Temple Qixia, Guilin, Chine

Mais ce qui m’impressionne certainement le plus est la diversité des tailles et des formes que revêtent l’encens. Des supports qui varient considérablement depuis les énormes serpentins pesant jusqu’à près d’un quintal arborant généralement en leur cœur des papiers griffonnés de prières. Puis il y a les bâtonnets qui varient de la taille imposante d’un tronc d’arbre jusqu’à la fragile baguette de quelques millimètres d’épaisseur; ou encore les clous fumants de forme conique qui eux aussi affichent une myriade de tailles et de couleurs.

Les bâtonnets restent sans doute les formes les plus communes et les plus utilisées. Il convient de savoir que tant en Chine qu’au Japon, en Corée, au Vietnam, et dans tous les pays ayant subi une influence culturelle ou religieuse issue de la Chine on les utilise en nombre impair, à moins qu’il s’agisse d’une offrande mortuaire où, dans ce cas particulier, ils sont brûlés en nombre pair.

Etant donné les différents mélanges qui se distinguent selon les régions et les croyances, l’odeur de fumée d’encens est difficile à décrire de manière précise et dans une globalité.
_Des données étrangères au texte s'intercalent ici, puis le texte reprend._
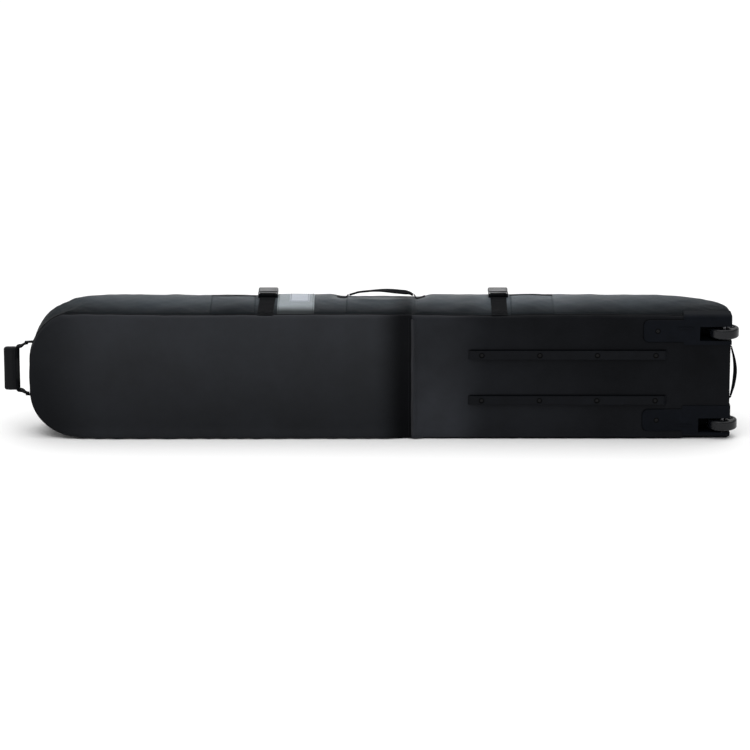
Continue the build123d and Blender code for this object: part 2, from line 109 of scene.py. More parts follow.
# how far the cloth stands proud of the outline, or dips into it
CLOTH_SWELL = 0.0058
FLOOR_BULGE = 0.0075
FOLD_DEPTH = 0.0075
NOSE_SLOPE = 0.0085
HANDLE_ROOM = 0.0074
# radius of the lower edge on the lid side
LOW_EDGE_R = 0.012
ENDS = ("nose", "tail")
SIDES = ("lower", "upper")


# ---------------------------------------------------------------- small helpers
def arc_lengths(points):
    """Distance of every point along a line from its first point."""
    return np.concatenate([[0], np.cumsum(np.linalg.norm(np.diff(points, axis=0), axis=1))])


def columns_at(values, known, rows):
    """Each column of rows read at values of a known coordinate."""
    return np.column_stack([np.interp(values, known, rows[:, k]) for k in range(rows.shape[1])])


def unit(vectors):
    return vectors / np.linalg.norm(vectors, axis=-1, keepdims=True)


def place_in_scene(piece):
    bpy.context.scene.collection.objects.link(piece)
    return piece


# ---------------------------------------------------------------- smooth noise and folds
def smooth_noise(points, scale, seed, octaves=3):
    """Sum of seeded plane waves: a soft random field of about unit height, by position."""
    source = np.random.default_rng(seed)
    total = np.zeros(points.shape[:-1])
    weight = 0.0
    for octave in range(octaves):
        size = scale / 1.9 ** octave
        gain = 0.55 ** octave
        for _ in range(7):
            way = source.normal(size=3)
            way /= np.linalg.norm(way)
            phase = source.uniform(0, 2 * math.pi)
            wave = 2 * math.pi / (size * source.uniform(0.75, 1.5))
            total += gain * np.sin(points @ way * wave + phase)
        weight += gain * math.sqrt(3.5)
    return total / weight


def bump_at(value, centre, width):
    return np.exp(-(((value - centre) / width) ** 2))


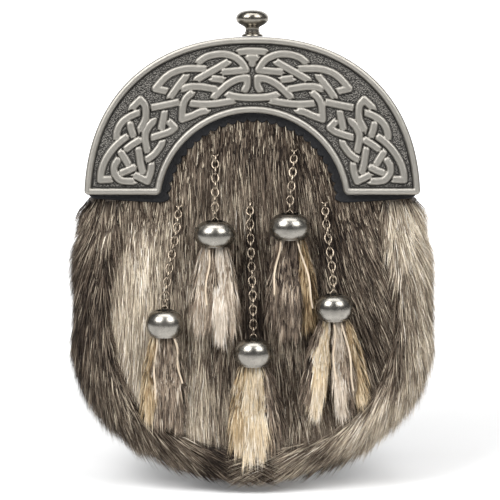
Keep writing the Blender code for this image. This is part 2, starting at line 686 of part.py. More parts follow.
def make_border():
    """The roll of fur round the sides and bottom, in locks that swell towards their tips."""
    right = edge_stations()
    left = [((-edge[0], edge[1]), (-lip[0], lip[1])) for edge, lip in reversed(right[:-1])]
    stations = right + left
    rings = []
    for i, (edge, lip) in enumerate(stations):
        before = stations[max(0, i - 1)][0]
        after = stations[min(len(stations) - 1, i + 1)][0]
        along = Vector((after[0] - before[0], after[1] - before[1])).normalized()
        outward = Vector((-along.y, along.x))
        from_end = min(i, len(stations) - 1 - i)
        if from_end == 0:
            outward = Vector((math.copysign(1, edge[0]), 0))
        fullness = BORDER_TOP_SHARE + (1 - BORDER_TOP_SHARE) * smooth_step(0, 4, from_end)
        lock = (from_end % 3) / 2
        rings.append(border_section(edge, lip, outward, fullness, lock))
    lofted("border_fur", rings, GREY_FUR)


# Chains, caps and tassels
def cap_place(row):
    """The top of a tassel's cap: x, height and depth. The cap rests on the fur at its widest."""
    x, height = (CANTLE_HALF_WIDTH * share for share in row["cap"])
    rest = fur_front(x, height - CAP_HEIGHT * row["high"] / 2)
    return x, height, rest + CAP_WIDTH * row["wide"] / 2


def fur_front(x, height):
    """The depth that just clears the tallest fur."""
    return front_depth(x, height) + SOFT_GAP + FUR_TIP + GAP


def make_cap(row):
    """A thin domed cap, turned: a hole for the chain in its top, its mouth narrower than its middle."""
    radius = CAP_WIDTH * row["wide"] / 2
    tall = CAP_HEIGHT * row["high"]
    outside = [(0.14, 0.0), (0.55, 0.07), (0.88, 0.27), (1.00, 0.53), (0.90, 0.80), (CAP_MOUTH, 1.0)]
    inside = [(CAP_MOUTH, 1.0), (0.92, 0.72), (0.98, 0.50), (0.80, 0.24), (0.14, 0.0)]
    profile = [(radius * wide, -tall * down) for wide, down in outside]
    for wide, down in inside:
        thinner = 0.0 if wide < 0.2 else CAP_WALL
        lower = 0.0 if down > 0.5 else CAP_WALL if down == 0.0 else CAP_WALL / 2
        profile.append((radius * wide - thinner, -tall * down - lower))
    x, height, depth = cap_place(row)
    rings = [turned_ring(r, z, CAP_SIDES, place(x, -depth, height)) for r, z in profile]
    lofted("bell_" + row["name"], rings, POLISHED, closed=True)


def make_chain(row):
    """The outer form of one chain: from the fur where it is sewn in, down and out to its cap's top."""
    start_x, start_height = (CANTLE_HALF_WIDTH * share for share in row["anchor"])
    end_x, end_height, end_depth = cap_place(row)
    end_height += GAP
    start_depth = fur_front(start_x, start_height) + CHAIN_WIDTH / 2
    drop = start_height - end_height
    steps = max(4, round(drop / (2.5 * CHAIN_WIDTH)))
    curve = bpy.data.curves.new("chain_" + row["name"], "CURVE")
    curve.dimensions = "3D"
    curve.bevel_depth = CHAIN_WIDTH / 2
    curve.bevel_resolution = 2
    curve.use_fill_caps = True
    spline = curve.splines.new("POLY")
    spline.points.add(steps)
    for k in range(steps + 1):
        turn = smooth_step(0, 1, k / steps)
        x = start_x + (end_x - start_x) * turn
        height = start_height - drop * k / steps
        clear = fur_front(x, height) + CHAIN_WIDTH / 2
        depth = max(clear, start_depth + (end_depth - start_depth) * turn)
        spline.points[k].co = (*place(x, -depth, height), 1.0)
    curve.materials.append(CHAIN_METAL)
    made = bpy.data.objects.new("chain_" + row["name"], curve)
    bpy.context.scene.collection.objects.link(made)


def strip_ring(x, depth, height, half_width, half_thickness):
    """Six points round one lock, flat side to the front."""
    corners = [(-1.0, 0.0), (-0.5, 1.0), (0.5, 1.0), (1.0, 0.0), (0.5, -1.0), (-0.5, -1.0)]
    return [place(x + half_width * a, -(depth + half_thickness * b), height) for a, b in corners]


def add_lock(mesh_data, start, end, length, slack, spacing):
    """One fur strip: inside the cap's mouth at its start, on the pouch's fur at its tip."""
    x, top, depth = start
    for_wall = min(spacing, slack)
    rings = []
    sections = [
        dict(down=-0.02, wide=0.34, thick=0.62), dict(down=0.22, wide=0.62, thick=0.94),
        dict(down=0.55, wide=0.66, thick=1.00), dict(down=0.85, wide=0.50, thick=0.80),
    ]
    for section in sections:
        down = section["down"]
        at = x + (end - x) * max(0.0, down)
        height = top - length * down
        rest = fur_front(at, height) + TASSEL_THICKNESS / 2
        lean = smooth_step(0.0, 0.6, down)
        width = (for_wall if down < 0 else spacing) * section["wide"]
        half_thickness = TASSEL_THICKNESS / 2 * section["thick"]
        rings.append(strip_ring(at, depth + (rest - depth) * lean, height, width, half_thickness))
    tip = top - length
    rings.append([place(end, -(fur_front(end, tip) + TASSEL_THICKNESS / 2), tip)])
    add_loft(mesh_data, rings)


def make_tassel(row):
    """Strips of fur that leave a head inside the cap, spread, and taper to their tips."""
    x, height, depth = cap_place(row)
    top = height - CAP_HEIGHT * row["high"]
    mouth = CAP_WIDTH * row["wide"] / 2 * CAP_MOUTH - CAP_WALL - SOFT_GAP
    left = TASSEL_SPREAD * row["left"]
    spread = left + TASSEL_SPREAD * row["right"]
    strips = bmesh.new()
    for k in range(TASSEL_STRIPS):
        share = (k + 0.5) / TASSEL_STRIPS
        start = (x + mouth * (2 * share - 1) * 0.6, top, depth)
        length = TASSEL_LENGTH * row["long"] * (0.90 + 0.10 * (k % 2))
        add_lock(strips, start, x + spread * share - left, length, 2 * mouth, spread / TASSEL_STRIPS)
    head = [(0.8, 1.0), (1.0, 0.5), (1.0, 0.0), (0.8, -0.5)]
    centre = place(x, -depth, top)
    rings = [turned_ring(mouth * wide, TASSEL_HEAD * high, HEAD_SIDES, centre) for wide, high in head]
    made = lofted("tassel_" + row["name"], rings, PALE_FUR)
    fuse(made, finished("tassel_strips_" + row["name"], strips, PALE_FUR))


make_cantle()
make_knob()
make_apron()
make_shell()
make_back()
make_strap_loops()
make_front_fur()
make_border()
for tassel in TASSELS:
    make_chain(tassel)
    make_cap(tassel)
    make_tassel(tassel)
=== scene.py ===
# %% [markdown]
# # A dress sporran
# A sporran is the pouch that is worn in front of a kilt. This one has a cast metal arch, the cantle, over
# a pouch of fur on hide, with five fur tassels on chains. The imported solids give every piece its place,
# and this lesson dresses them: metal with a patina, grained leather, and a coat of real hairs.

import math

import bmesh
import bpy
import numpy as np
from mathutils import Matrix, Vector, noise
from mathutils.bvhtree import BVHTree


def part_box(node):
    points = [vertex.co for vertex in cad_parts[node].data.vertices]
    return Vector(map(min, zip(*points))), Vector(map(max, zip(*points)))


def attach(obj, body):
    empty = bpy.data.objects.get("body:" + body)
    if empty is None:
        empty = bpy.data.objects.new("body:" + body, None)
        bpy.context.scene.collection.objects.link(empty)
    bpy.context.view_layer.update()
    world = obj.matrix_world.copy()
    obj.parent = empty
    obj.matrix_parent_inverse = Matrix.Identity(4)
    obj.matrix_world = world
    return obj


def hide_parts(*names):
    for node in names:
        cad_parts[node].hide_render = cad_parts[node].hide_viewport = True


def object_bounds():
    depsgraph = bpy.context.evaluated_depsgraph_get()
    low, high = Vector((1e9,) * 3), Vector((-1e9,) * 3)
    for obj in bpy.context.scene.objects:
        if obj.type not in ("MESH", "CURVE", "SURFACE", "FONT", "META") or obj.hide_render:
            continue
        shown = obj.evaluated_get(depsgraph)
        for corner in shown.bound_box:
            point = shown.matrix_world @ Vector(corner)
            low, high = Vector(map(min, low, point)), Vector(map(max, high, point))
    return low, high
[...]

On peut néanmoins lui reconnaitre de posséder à la fois ‘la fraicheur de la pierre et du romarin et la douceur enveloppante d’une boule de cachemire duveteuse’, lui conférant ainsi une odeur chaleureuse, envoûtante et finalement très orientale.

Une magnifique senteur, un parfum mystique dont les colonnes étiques de fumée réconcilient le matériel et le spirituel, nous rappellant ainsi le sens premier du parfum : per fumum.